Sure, 17 percent of American Jews are opposed to the Middle East peace process - just as 18 percent of American Jews are opposed to equal rights for gays and lesbians, 22 percent of American Jews thought that Sarah Palin should have been the Vice President, and there are even some of us who think there should be segregation on public transportation. But Democratic politicians have no obligation to kowtow to these forces of reaction, the very most closed-minded minority of my people - because they're Republicans. The DNC ought to accept this reality, move on, and campaign to the vast majority of Jewish voters who support a U.S.-brokered peace process.

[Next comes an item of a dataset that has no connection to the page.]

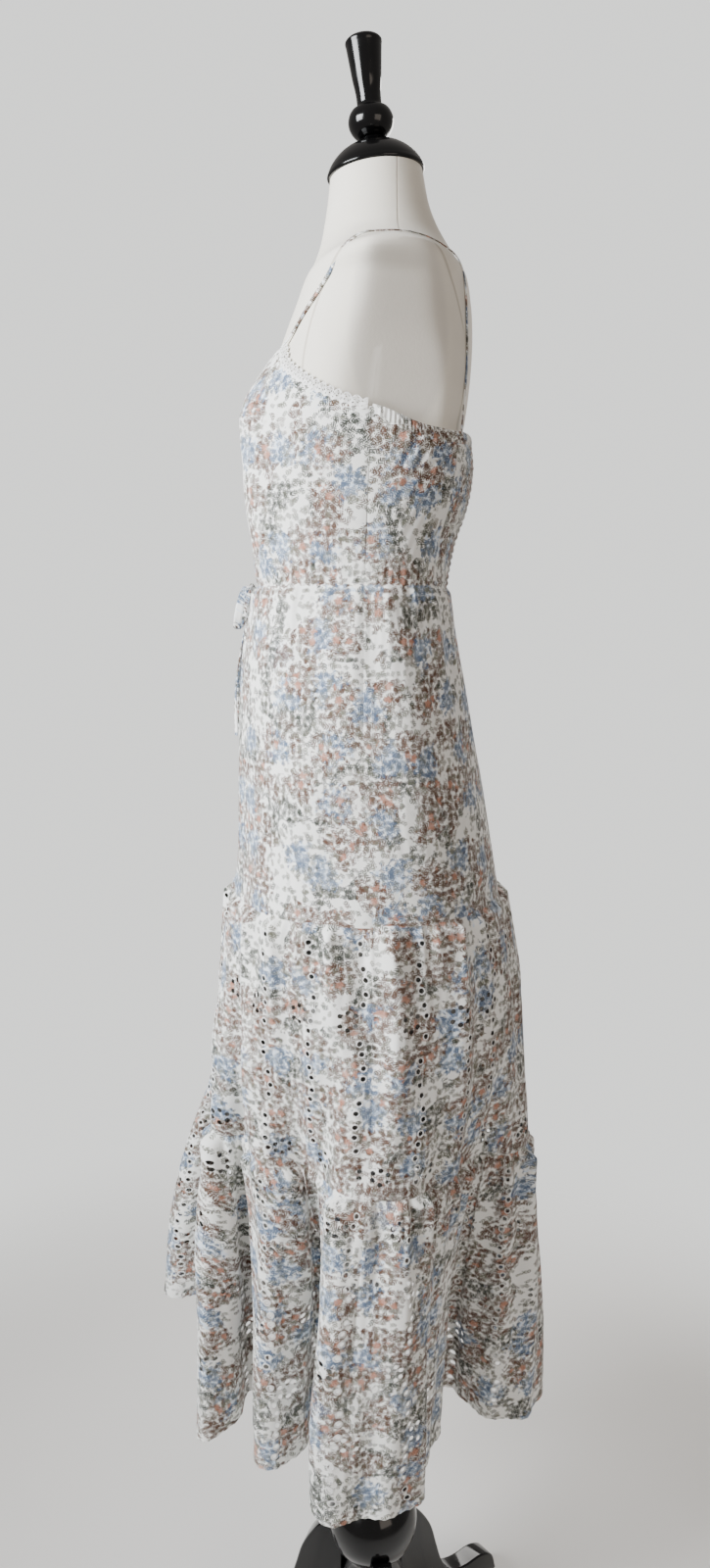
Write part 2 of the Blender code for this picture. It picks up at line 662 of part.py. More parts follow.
def build_lining():
    turns = np.arange(LINING_COLUMNS) / LINING_COLUMNS * 2 * math.pi
    heights = [row.z for row in LINING_INSETS]
    smooth = np.stack([skirt_ring(z, turns) for z in heights])
    normals = closed_grid_normals(smooth)
    inset = np.array([row.inset for row in LINING_INSETS])
    outer = smooth - normals * inset[:, None, None]
    inner = outer - normals * LINING_WALL
    for grid in (outer, inner):
        grid[0, :, 2] = WAIST_Z - SEAM_GAP / 2
    build_halves("skirt_lining", outer, inner, WHITE_COTTON)


def top_edge(turns):
    """Height of the bodice's top edge for turns in degrees, alike on both sides."""
    folded = np.abs((np.asarray(turns, float) + 90.0) % 360.0 - 180.0)
    rows = sorted(TOP_EDGE, key=lambda row: 90.0 - row.turn)
    return smooth_value([90.0 - row.turn for row in rows], [row.z for row in rows], folded)


def bodice_point(turn, z):
    return oval_ring(BODICE_SECTIONS, z, np.array([math.radians(turn)]))[0]


def bodice_sheet(turns, top, bottom, rows):
    """Smooth outer points of the bodice between two edges given for each turn."""
    sheet = []
    for share in np.linspace(0, 1, rows):
        heights = [high + (low - high) * share for high, low in zip(top, bottom)]
        sheet.append([bodice_point(turn, z) for turn, z in zip(turns, heights)])
    return np.array(sheet)


def bodice_wall(name, turns, top, bottom, rows, relief=None):
    outer = bodice_sheet(turns, top, bottom, rows)
    normals = open_grid_normals(outer)
    inner = outer - normals * BODICE_WALL
    if relief is not None:
        outer = outer + normals * relief[..., None]
    inner[0, :, 2] = outer[0, :, 2]
    inner[-1, :, 2] = outer[-1, :, 2]
    part_seam(outer, inner)
    return sheet_wall(name, outer, inner, PRINTED_COTTON)


def build_bodice():
    bottom_z = WAIST_Z + SEAM_GAP / 2
    for side, first, last in (("left", 270.0, 360.0), ("right", 180.0, 270.0)):
        turns = np.linspace(first, last, FRONT_COLUMNS)
        top = top_edge(turns)
        bodice_wall(f"bodice_front_{side}", turns, top, np.full(FRONT_COLUMNS, bottom_z), FRONT_ROWS)
    for side, first, last in (("left", 0.0, SMOCKED_TURN), ("right", 180.0 - SMOCKED_TURN, 180.0)):
        turns = np.linspace(first, last, SIDE_COLUMNS)
        top = top_edge(turns) - CASING_HEIGHT - SEAM_GAP
        bodice_wall(f"bodice_side_{side}", turns, top, np.full(SIDE_COLUMNS, bottom_z), SIDE_ROWS)
    turns = np.linspace(SMOCKED_TURN, 180.0 - SMOCKED_TURN, SMOCKED_COLUMNS)
    rows = 2 * SMOCK_RIDGES + 1
    relief = np.zeros((rows, SMOCKED_COLUMNS))
    relief[1::2] = SMOCK_HEIGHT
    top = top_edge(turns) - CASING_HEIGHT - SEAM_GAP
    bodice_wall("bodice_back_smocked", turns, top, np.full(SMOCKED_COLUMNS, bottom_z), rows, relief)
    columns = 2 * CASING_GATHERS + 1
    turns = np.linspace(0.0, 180.0, columns)
    relief = np.tile(np.where(np.arange(columns) % 2, CASING_GATHER_DEPTH, 0.0), (3, 1))
    relief[[0, 2]] *= CASING_EDGE_SHARE
    top = top_edge(turns)
    bodice_wall("back_casing", turns, top, top - CASING_HEIGHT, 3, relief)


def build_lace():
    """A scalloped edging that lies on the outside of the front neckline."""
    columns = 2 * LACE_SCALLOPS + 1
    for side, first in (("left", 270.0), ("right", 180.0)):
        turns = np.linspace(first + LACE_FROM_SEAMS, first + 90.0 - LACE_FROM_SEAMS, columns)
        edge = top_edge(turns)
        scallop = np.where(np.arange(columns) % 2, LACE_SCALLOP, 0.0)
        smooth = bodice_sheet(turns, edge + LACE_ABOVE_EDGE + scallop, edge - LACE_BELOW_EDGE, 3)
        plain = bodice_sheet(turns, edge + LACE_ABOVE_EDGE, edge - LACE_BELOW_EDGE, 3)
        normals = open_grid_normals(plain)
        inner = smooth + normals * LACE_OFF_CLOTH
        outer = inner + normals * LACE_WALL
        sheet_wall(f"lace_trim_{side}", outer, inner, WHITE_COTTON)


def build_form():
    turns = np.arange(FORM_COLUMNS) / FORM_COLUMNS * 2 * math.pi
    rings = [oval_ring(FORM_SECTIONS, row.z, turns) for row in FORM_SECTIONS]
    rings[-1][:, 2] += rings[-1][:, 1] * math.tan(NECK_TILT)
    return loft_solid("form_torso", rings, IVORY_LINEN)


def turned_solid(name, profile, finish, location, tilt=0.0):
    """A profile turned about its own axis."""
    shape = bmesh.new()
    corners = [shape.verts.new((row.radius, 0.0, row.z)) for row in profile]
    for start, end in zip(corners, corners[1:]):
        shape.edges.new((start, end))
    mesh = bpy.data.meshes.new(name)
    shape.to_mesh(mesh)
    shape.free()
    item = add_object(name, mesh, finish)
    item.location = location
    item.rotation_euler = (tilt, 0.0, 0.0)
    turning = item.modifiers.new("turning", "SCREW")
    turning.steps = TURNED_STEPS
    turning.render_steps = TURNED_STEPS
    turning.use_merge_vertices = True
    turning.merge_threshold = 0.00005
    turning.use_smooth_shade = True
    return item


def build_neck_cap_and_finial():
    """The cap sits on the tilted top of the neck, and the finial on the cap, along one axis."""
    along = Vector((0.0, -math.sin(NECK_TILT), math.cos(NECK_TILT)))
    cap_base = Vector((0.0, -0.0005, NECK_TOP_Z)) + along * SEAM_GAP
    turned_solid("neck_cap", CAP_PROFILE, BLACK_LACQUER, cap_base, NECK_TILT)
    finial_base = cap_base + along * (CAP_PROFILE[0].z + SEAM_GAP)
    turned_solid("finial", FINIAL_PROFILE, BLACK_LACQUER, finial_base, NECK_TILT)


def build_stand():
    bottom = HUB_PROFILE[0].z + SEAM_GAP
    top = FORM_BOTTOM_Z - SEAM_GAP
    profile = (Turned(0.0, top), Turned(POLE_RADIUS, top), Turned(POLE_RADIUS, bottom), Turned(0.0, bottom))
    turned_solid("pole", profile, STEEL, (0.0, 0.0, 0.0))
    turned_solid("base_hub", HUB_PROFILE, BLACK_LACQUER, (0.0, 0.0, 0.0))
    for number, turn in enumerate(LEG_TURNS, start=1):
        outline = bpy.data.curves.new(f"leg_{number}", "CURVE")
        outline.dimensions = "2D"
        outline.fill_mode = "BOTH"
        outline.extrude = LEG_HALF_THICKNESS
        outline.bevel_depth = LEG_EDGE
        outline.bevel_resolution = 1
        outline.offset = -LEG_EDGE
        line = outline.splines.new("POLY")
        line.points.add(len(LEG_OUTLINE) - 1)
        for point, row in zip(line.points, LEG_OUTLINE):
            point.co = (row.reach, row.z, 0.0, 1.0)
        line.use_cyclic_u = True
        leg = add_object(f"leg_{number}", outline, BLACK_LACQUER)
        # The outline's X runs outwards from the pole and its Y upwards.
        leg.rotation_euler = (math.pi / 2, 0.0, math.radians(turn + 90.0))


def ribbon_solid(name, centres, sides, normals, width, thickness, finish):
    """A flat ribbon along a route, its inner face on the route."""
    rings = []
    for centre, side, normal in zip(centres, sides, normals):
        reach = side * width / 2
        out = normal * thickness
        rings.append([centre - reach, centre + reach, centre + reach + out, centre - reach + out])
    item = loft_solid(name, rings, finish)
    solid = bmesh.new()
    solid.from_mesh(item.data)
    bmesh.ops.recalc_face_normals(solid, faces=solid.faces)
    solid.to_mesh(item.data)
    solid.free()
    return item


def spread_route(points, count):
    """Evenly spaced points along a smooth open curve."""
    points = np.asarray(points, float)
    steps = np.linalg.norm(np.diff(points, axis=0), axis=1)
    length = np.concatenate([[0], np.cumsum(steps)])
    reads = np.linspace(0, length[-1], count)
    return np.array([[smooth_value(length, points[:, axis], at) for axis in range(3)] for at in reads])


def lift_clear(surface, centres, reach, normals):
    """Raises a ribbon's points until its inner face clears a closed surface all along."""
    for _ in range(LIFT_PASSES):
        for number in range(len(centres) - 1):
            worst = STRAP_LIFT
            for share in (0.0, 0.25, 0.5, 0.75, 1.0):
                for edge in (-1.0, 0.0, 1.0):
                    start = centres[number] + reach[number] * edge
                    end = centres[number + 1] + reach[number + 1] * edge
                    point = Vector(start * (1 - share) + end * share)
                    nearest, normal, _, distance = surface.find_nearest(point)
                    height = distance if (point - nearest).dot(normal) > 0 else -distance
                    worst = min(worst, height)
            rise = (STRAP_LIFT - worst) * LIFT_SHARE
            centres[number] += normals[number] * rise
            centres[number + 1] += normals[number + 1] * rise


def build_straps(torso):
    surface = BVHTree.FromPolygons(
        [vertex.co[:] for vertex in torso.data.vertices], [face.vertices[:] for face in torso.data.polygons]
    )
    for side, mirror in (("left", 1.0), ("right", -1.0)):
        peak = bodice_point(CUP_PEAK_TURN, float(top_edge(CUP_PEAK_TURN)))
        tail = bodice_point(STRAP_BACK_TURN, float(top_edge(STRAP_BACK_TURN)))
        route = [peak] + [np.array(row) for row in STRAP_ROUTE] + [tail]
        spread = spread_route(route, STRAP_ROWS)
        along = np.gradient(spread, axis=0)
        along /= np.linalg.norm(along, axis=1, keepdims=True)
        laid, normals = [], []
        for point in spread:
            nearest, normal, _, _ = surface.find_nearest(Vector(point))
            laid.append(np.array(nearest))
            normals.append(np.array(normal))
        normals = np.array(normals)
        for _ in range(2):
            normals[1:-1] = (normals[:-2] + normals[1:-1] * 2 + normals[2:]) / 4
        normals -= along * np.sum(normals * along, axis=1, keepdims=True)
        normals /= np.linalg.norm(normals, axis=1, keepdims=True)
        share = np.linspace(0, 1, STRAP_ROWS)
        from_end = np.minimum(share, 1 - share)
        at_ends = np.clip(1 - from_end / STRAP_END_SHARE, 0, 1) ** STRAP_END_POWER
        centres = np.array(laid) + normals * STRAP_CLEARANCE
        ends = spread - normals * (BODICE_WALL / 2 + STRAP_THICKNESS / 2 + STRAP_TUCK)
        centres = centres * (1 - at_ends[:, None]) + ends * at_ends[:, None]
        across = np.cross(along, normals)
        lift_clear(surface, centres, across * STRAP_WIDTH / 2, normals)
        centres[0, 2] += STRAP_FRONT_RISE
        centres[-1, 2] += STRAP_BACK_RISE
        for grid in (centres, normals, across):
            grid[:, 0] *= mirror
        ribbon_solid(f"strap_{side}", centres, across, normals, STRAP_WIDTH, STRAP_THICKNESS, PRINTED_COTTON)


def build_tie():
    """A narrow bow at the waist in front: a knot, two loops and two tails."""

    def front_at(z):
        sections = BODICE_SECTIONS if z > WAIST_Z else SKIRT_SECTIONS
        return section_at(sections, z).front

    for side, mirror in (("left", 1.0), ("right", -1.0)):
        for name, rows, count in (("loop", TIE_LOOP, LOOP_ROWS), ("tail", TIE_TAIL, TAIL_ROWS)):
            route = [(row.x, front_at(row.z) - row.ahead, row.z) for row in rows]
            centres = spread_route(route, count)
            along = np.gradient(centres, axis=0)
            along /= np.linalg.norm(along, axis=1, keepdims=True)
            if name == "loop":
                across = np.tile([0.0, 1.0, 0.0], (count, 1))
            else:
                twist = np.linspace(*TAIL_TWIST, count)
                across = np.stack([np.cos(twist), np.sin(twist) * TAIL_TWIST_DEPTH, np.zeros(count)], axis=1)
            across -= along * np.sum(across * along, axis=1, keepdims=True)
            across /= np.linalg.norm(across, axis=1, keepdims=True)
            normals = np.cross(along, across)
            for grid in (centres, normals, across):
                grid[:, 0] *= mirror
            piece = f"tie_{name}_{side}"
            ribbon_solid(piece, centres, across, normals, TIE_WIDTH, TIE_THICKNESS, PRINTED_COTTON)
    knot = bmesh.new()
    bmesh.ops.create_uvsphere(knot, u_segments=KNOT_SEGMENTS, v_segments=KNOT_RINGS, radius=0.5)
    bmesh.ops.scale(knot, vec=KNOT_SIZE, verts=knot.verts)
    mesh = bpy.data.meshes.new("tie_knot")
    knot.to_mesh(mesh)
    knot.free()
    item = add_object("tie_knot", mesh, PRINTED_COTTON)
    item.location = (0.0, front_at(WAIST_Z) - KNOT_SIZE[1] / 2 - KNOT_AHEAD, WAIST_Z - KNOT_BELOW_WAIST)
    item.data.shade_smooth()


def main():
    torso = build_form()
    build_neck_cap_and_finial()
    build_stand()
    build_bodice()
    build_lace()
    build_skirt()
    build_lining()
    build_straps(torso)
    build_tie()


main()
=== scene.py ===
import math
from functools import partial

import bmesh
import bpy
import numpy as np
from mathutils import Matrix, Vector


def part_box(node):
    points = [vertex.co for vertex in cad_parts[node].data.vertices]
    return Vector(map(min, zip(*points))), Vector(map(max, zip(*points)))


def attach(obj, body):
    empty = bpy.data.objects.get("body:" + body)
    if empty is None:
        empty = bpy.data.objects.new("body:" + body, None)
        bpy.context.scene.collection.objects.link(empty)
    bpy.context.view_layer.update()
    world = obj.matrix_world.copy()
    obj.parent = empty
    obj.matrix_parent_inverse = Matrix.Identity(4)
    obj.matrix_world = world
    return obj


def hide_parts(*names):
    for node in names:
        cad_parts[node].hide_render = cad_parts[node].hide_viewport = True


# Printed midi dress on an ivory dress form with a black stand.
# Metres, the wearer faces -Y and +X is the wearer's left.

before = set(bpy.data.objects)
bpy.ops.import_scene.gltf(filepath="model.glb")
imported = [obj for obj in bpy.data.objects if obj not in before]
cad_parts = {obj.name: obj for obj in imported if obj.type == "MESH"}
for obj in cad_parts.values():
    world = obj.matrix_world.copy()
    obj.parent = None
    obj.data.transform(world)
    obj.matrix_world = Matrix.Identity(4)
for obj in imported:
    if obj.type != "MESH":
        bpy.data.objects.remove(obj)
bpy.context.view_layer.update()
print("frame loaded")

lowPole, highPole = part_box("pole")
poleAxis = np.array([(lowPole.x + highPole.x) / 2, (lowPole.y + highPole.y) / 2, 0.0])
origin = (0.0, 0.0, 0.0)


def isSocket(value):
    return isinstance(value, bpy.types.NodeSocket)


def setInputs(node, **inputs):
    # spaces in socket names are written as double underscores, numbered sockets as in0, in1
    for key, value in inputs.items():
        numbered = key[:2] == "in" and key[2:].isdigit()
        socket = node.inputs[int(key[2:]) if numbered else key.replace("__", " ")]
        if isSocket(value):
            node.id_data.links.new(value, socket)
        else:
            socket.default_value = value


def addNode(tree, kind, settings=None, **inputs):
    node = tree.nodes.new(kind)
    for key, value in (settings or {}).items():
        setattr(node, key, value)
    setInputs(node, **inputs)
    return node


def doMath(operation, *terms, kind="ShaderNodeMath"):
    # the tree is the one that holds the first socket among the terms
    tree = next(term for term in terms if isSocket(term)).id_data
    inputs = {f"in{number}": term for number, term in enumerate(terms)}
    return addNode(tree, kind, {"operation": operation}, **inputs).outputs[0]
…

Making peace in the Middle East is not a campaign liability which candidates ought to run away from – it is a badge of honor which Democratic Presidents ought to embrace. The legacy of Democratic administrations vis-à-vis Israel is not limited to Harry Truman’s recognition of the Jewish State in 1948. The greatest foreign policy achievements of Democratic administrations include Lyndon Johnson’s support for Resolution 242 in the United Nations, Jimmy Carter’s brokering of the Camp David Accords between Israel and Egypt, Bill Clinton’s facilitation of negotiations over the Israel-Jordan peace treaty and the Oslo Accords between Israel and the PLO. The majority of Jewish voters want to see Barack Obama live up to this long legacy of Democratic achievement and oversee peace negotiations leading to a two-state solution in which the nations of Israel and Palestine are living side by side, in peace and security. That’s the kind of change we can believe in.